- **The problem**
Copy out the final stretch of the listing: the line that contains "bpy.data.objects.remove(obj)" and all lines after it, exactly as they appear.

- **Supplied data**

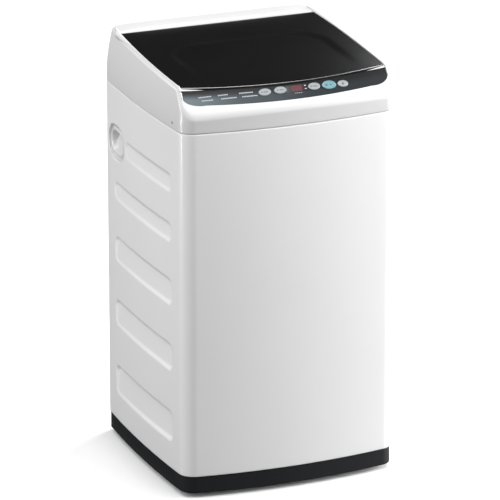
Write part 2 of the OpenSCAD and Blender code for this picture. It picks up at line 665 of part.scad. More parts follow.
// Grooved wheel: rim between z0 and z1 with a groove the belt runs in
module grooved_wheel(pitch, hub_r, hub_h, bore) rotate_extrude() polygon([
    [bore, pulley_z[0]], [pitch + 2, pulley_z[0]], [pitch + 2, pulley_z[0] + 2.5], [pitch - 2.6, pulley_z[0] + 4],
    [pitch - 2.6, pulley_z[1] - 4], [pitch + 2, pulley_z[1] - 2.5], [pitch + 2, pulley_z[1]],
    [hub_r, pulley_z[1]], [hub_r, pulley_z[0] + hub_h], [bore, pulley_z[0] + hub_h]]);
module clutch_pulley() color("silver") difference() {
    grooved_wheel(belt_pitch[0], 24, 24, nose_r + 0.05);
    for (i = [0:5]) rotate(60 * i) translate([46, 0, 0]) cylinder(r = 14, h = 200);
}
module motor_pulley() color("silver") translate([motor_offset, 0, 0]) {
    grooved_wheel(belt_pitch[1], 12, 16, 0);
    translate([0, 0, pulley_z[0] + 10]) cylinder(r = 6, h = 42);
}
module drive_belt() color("black") translate([0, 0, pulley_z[0] + 4.6]) linear_extrude(4.8) difference() {
    hull() {
        circle(r = belt_pitch[0] + 2);
        translate([motor_offset, 0]) circle(r = belt_pitch[1] + 2);
    }
    hull() {
        circle(r = belt_pitch[0] - 2);
        translate([motor_offset, 0]) circle(r = belt_pitch[1] - 2);
    }
}
module motor() color("gray") translate([motor_offset, 0, 0]) difference() {
    union() {
        translate([0, 0, 122]) cylinder(r = motor_r, h = 56);
        translate([0, 0, 178]) cylinder(r = 40, h = 8);
        for (a = [45:90:315]) rotate(a) translate([48, 0, 178]) cylinder(r = 6, h = plate_z - 0.3 - 178);
        translate([0, 0, 117]) cylinder(r = 20, h = 6);
    }
    translate([0, 0, 100]) cylinder(r = 6.05, h = 60);
}
module drain_valve() color("ivory") {
    translate([valve_at[0], valve_at[1], 150]) cylinder(r = 26, h = tub_floor_z - 150.3);
    translate([valve_at[0], valve_at[1], tub_floor_z - 1]) difference() {
        cylinder(r = drain_bore_r - 0.2, h = 8);
        translate([0, 0, 1]) cylinder(r = drain_bore_r - 3, h = 20);
    }
    translate([valve_at[0], valve_at[1] + 24, 172]) rotate([-90, 0, 0]) cylinder(r = 12, h = 20);
}
actuator_at = [-20, 150, 168];
module drain_actuator() color("ivory") translate(actuator_at) {
    cube([60, 36, 31.7]);
    translate([-31.7, 14, 8]) cube([32, 8, 6]);
}

// ---------------------------------------------------------------- basket and pulsator
basket_wall = 1.5;
basket_z = [236, 712];
base_r = basket_r - basket_wall - 0.2;
module basket() color("silver") tube(basket_r, basket_r - basket_wall, basket_z[0], basket_z[1]);
neck_r = 156;
module balance_ring() color("whitesmoke") rotate_extrude($fn = 96) polygon([
    [neck_r, basket_z[1] + 4], [neck_r + 5, basket_z[1] - 6], [basket_r - basket_wall - 0.2, basket_z[1] - 6],
    [basket_r - basket_wall - 0.2, basket_z[1] + 0.3], [basket_r + 4, basket_z[1] + 0.3], [basket_r + 4, basket_z[1] + 36],
    [basket_r - 4, basket_z[1] + 44], [neck_r + 8, basket_z[1] + 44], [neck_r, basket_z[1] + 34]]);
module basket_base() color("whitesmoke") difference() {
    rotate_extrude($fn = 96) polygon([
        [wash_shaft_r + 0.05, 160], [shaft_r, 160], [shaft_r, 232], [34, 232], [34, 238], [base_r, 238],
        [base_r, 262], [base_r - 12, 256], [base_r - 16, 248], [30, 248], [30, 254], [wash_shaft_r + 0.05, 254]]);
    for (i = [0:11]) rotate(30 * i) translate([120, -4, 200]) cube([40, 8, 100]);
}
filter_z = [380, 580];
module lint_filters() color("lightgray") for (a = [0:120:240]) rotate(a + 90) intersection() {
    tube(basket_r - basket_wall - 0.2, basket_r - basket_wall - 10, filter_z[0], filter_z[1]);
    translate([basket_r - 40, -24, 0]) cube([60, 48, 1000]);
}
pulsator_r = 158;
module pulsator() color("lightsteelblue") {
    rotate_extrude($fn = 96) polygon([
        [0, 168], [wash_shaft_r, 168], [wash_shaft_r, 258], [pulsator_r - 30, 258], [pulsator_r - 4, 264], [pulsator_r, 268],
        [pulsator_r, 272], [pulsator_r - 30, 266], [60, 268], [34, 286], [0, 286]]);
    for (i = [0:3]) rotate(90 * i) translate([0, -7, 262]) linear_extrude(20) polygon([[28, 0], [140, 0], [148, 7], [140, 14], [28, 14]]);
}
module pulsator_cap() color("white") translate([0, 0, 286.2]) cylinder(r = 22, h = 5);

cabinet();
rear_panel();
rear_panel_screws();
base_frame();
bottom_guard();
rear_feet();
foot_front_left();
foot_front_right();
side_handle_left();
side_handle_right();
side_plugs();
top_cover();
rear_deck();
control_panel();
display_window();
indicator_lights();
control_board();
button_program();
button_water_level();
button_delay();
button_start();
button_power();
lid();
lid_trim();
lid_hinge_pins();
lid_magnet();
lid_switch();
dispenser_housing();
detergent_drawer();
inlet_valve();
fill_pipe();
water_level_sensor();
pressure_hose();
cord_gland();
motor_capacitor();
drain_outlet();
drain_hose();
corner_brackets();
suspension_rods();
spring_seats();
suspension_springs();
spring_caps();
outer_tub();
tub_ring();
tub_seal();
mounting_bracket();
gear_case();
motor();
drive_belt();
drain_valve();
drain_actuator();
basket();
balance_ring();
basket_base();
lint_filters();
pulsator();
pulsator_cap();
clutch_pulley();
motor_pulley();
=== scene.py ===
"""Looks of a compact top load washing machine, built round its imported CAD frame.

Lengths are in millimetres until build() turns them into metres.
The frame is the CAD's: +Z up, +Y to the rear.
"""

import json
import math

import bmesh
import bpy
import numpy as np
from mathutils import Matrix, Vector

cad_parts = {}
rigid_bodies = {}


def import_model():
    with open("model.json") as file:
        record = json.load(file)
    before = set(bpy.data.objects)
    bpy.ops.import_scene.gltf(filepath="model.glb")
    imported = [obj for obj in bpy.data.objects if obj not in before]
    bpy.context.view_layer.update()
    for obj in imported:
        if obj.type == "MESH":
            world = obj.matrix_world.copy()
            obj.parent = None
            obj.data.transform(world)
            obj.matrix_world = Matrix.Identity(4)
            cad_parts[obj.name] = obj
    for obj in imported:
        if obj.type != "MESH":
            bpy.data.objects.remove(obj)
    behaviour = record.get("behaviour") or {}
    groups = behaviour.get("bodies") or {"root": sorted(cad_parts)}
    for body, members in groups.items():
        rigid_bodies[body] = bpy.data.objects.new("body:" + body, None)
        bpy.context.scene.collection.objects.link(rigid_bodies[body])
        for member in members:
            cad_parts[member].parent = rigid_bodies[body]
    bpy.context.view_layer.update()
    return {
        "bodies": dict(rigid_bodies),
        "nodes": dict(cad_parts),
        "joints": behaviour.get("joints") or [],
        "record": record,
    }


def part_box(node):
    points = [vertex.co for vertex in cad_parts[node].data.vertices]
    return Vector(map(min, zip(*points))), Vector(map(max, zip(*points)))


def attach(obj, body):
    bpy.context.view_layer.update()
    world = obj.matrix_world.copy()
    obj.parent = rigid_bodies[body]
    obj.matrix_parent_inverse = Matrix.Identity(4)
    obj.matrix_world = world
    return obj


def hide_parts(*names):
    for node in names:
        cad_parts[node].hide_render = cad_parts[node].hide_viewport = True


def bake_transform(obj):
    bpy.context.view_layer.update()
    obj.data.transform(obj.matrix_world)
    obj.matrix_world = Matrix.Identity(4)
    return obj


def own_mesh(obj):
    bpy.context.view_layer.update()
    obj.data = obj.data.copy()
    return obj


MM = 0.001
TAU = 2 * math.pi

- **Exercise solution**
            bpy.data.objects.remove(obj)
    behaviour = record.get("behaviour") or {}
    groups = behaviour.get("bodies") or {"root": sorted(cad_parts)}
    for body, members in groups.items():
        rigid_bodies[body] = bpy.data.objects.new("body:" + body, None)
        bpy.context.scene.collection.objects.link(rigid_bodies[body])
        for member in members:
            cad_parts[member].parent = rigid_bodies[body]
    bpy.context.view_layer.update()
    return {
        "bodies": dict(rigid_bodies),
        "nodes": dict(cad_parts),
        "joints": behaviour.get("joints") or [],
        "record": record,
    }


def part_box(node):
    points = [vertex.co for vertex in cad_parts[node].data.vertices]
    return Vector(map(min, zip(*points))), Vector(map(max, zip(*points)))


def attach(obj, body):
    bpy.context.view_layer.update()
    world = obj.matrix_world.copy()
    obj.parent = rigid_bodies[body]
    obj.matrix_parent_inverse = Matrix.Identity(4)
    obj.matrix_world = world
    return obj


def hide_parts(*names):
    for node in names:
        cad_parts[node].hide_render = cad_parts[node].hide_viewport = True


def bake_transform(obj):
    bpy.context.view_layer.update()
    obj.data.transform(obj.matrix_world)
    obj.matrix_world = Matrix.Identity(4)
    return obj


def own_mesh(obj):
    bpy.context.view_layer.update()
    obj.data = obj.data.copy()
    return obj


MM = 0.001
TAU = 2 * math.pi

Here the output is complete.